I would call them glyphs although I'm skeptical it is such an established adjective that it will be immediate to many audiences. Vasan et al. (2013) is a great review of different types of glyphs used in the literature (plus an experimental study for the differences between bricks like you show and clustered bars, pies, and sticks). The image below is from the cited paper and shows the different experimental stimulus:

enter image description here

Other ones I am familiar with are Chernoff faces and population pyramids (Dorling, 2012), filled rectangles to replace univariate choropleth maps (Cleveland & McGill 1984), star plots (Friendly, 2007; Wickham et al. 2012) and more complicated stick glyph variants (Maddox et al. 2013).
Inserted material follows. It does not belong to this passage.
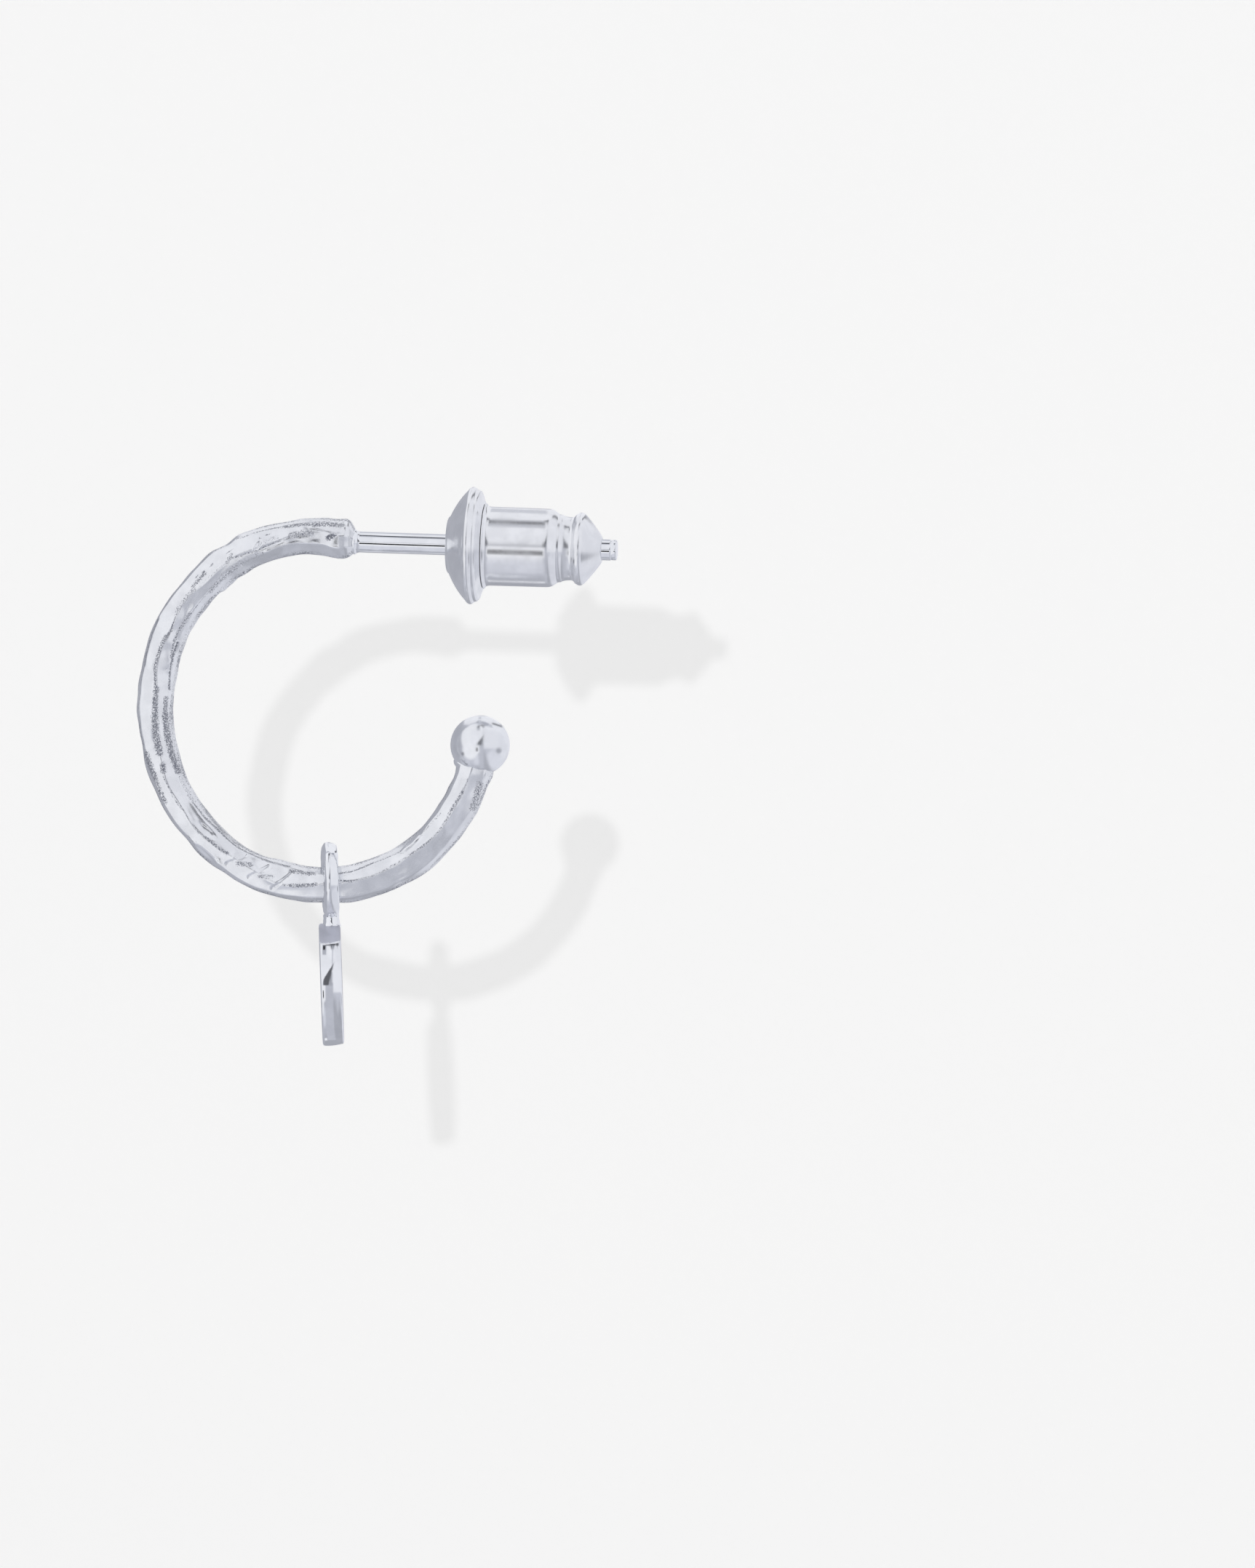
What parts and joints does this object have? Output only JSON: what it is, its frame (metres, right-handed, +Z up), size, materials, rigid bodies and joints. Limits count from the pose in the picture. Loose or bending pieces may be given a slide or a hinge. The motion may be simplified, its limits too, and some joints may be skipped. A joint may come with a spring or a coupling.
{
  "type": "hoop charm earring",
  "caption": "Silver hammered open hoop earring with a ball end, a coin disc charm on a bail ring, a straight ear post and a barrel clutch with a comfort disc.",
  "frame": {"origin": "on the ear post's axis, in the middle of the bare stretch between the hoop's solder block and the clutch, where the post goes through the ear", "axes": "+X along the ear post towards its tip, +Z up, +Y towards the back of the hoop's plane"},
  "size_m": [0.0207, 0.0054, 0.0244],
  "materials": {
    "hammered_silver": "hand-hammered sterling silver, bright on the flats, pitted and grainy along the ridges",
    "polished_silver": "mirror-polished sterling silver",
    "clutch_metal": "machine-polished rhodium-plated metal"
  },
  "bodies": {
    "hoop_body": {"hoop": "hammered_silver"},
    "charm_body": {"charm": "polished_silver"},
    "clutch_body": {"clutch_disc": "clutch_metal", "clutch_barrel": "clutch_metal"}
  },
  "joints": [
    {"name": "charm_swing", "type": "hinge", "parent": "hoop_body", "child": "charm_body", "pos_m": [-0.00263, 0, -0.01473], "axis": [0.9985, 0, 0.0541], "continuous": true},
    {"name": "clutch_slide", "type": "slide", "parent": "hoop_body", "child": "clutch_body", "axis": [1, 0, 0], "range_m": [-0.0038, 0.008]}
  ]
}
Below is an example of Chernoff faces taken from Dorling (2012) (of course positioned according to a circular Dorling cartogram - I'm reading the Dorling book now and it has a ton of different types of glyphs I haven't seen elsewhere).

Dorling Chernoff Faces
(source: dannydorling.org)

Some notes on their use:

  • Irregularly spaced data are typically more difficult to visualize and have problems of glyphs overlapping and being occluded (Wickham et al. 2012).
  • Glyphs tend to generate extremely complicated maps. Because of this, it is often more effective use of space to make several small multiple maps as oppossed to one map will all of the information superimposed. See Effectively displaying demographic data on a printed map for related discussion.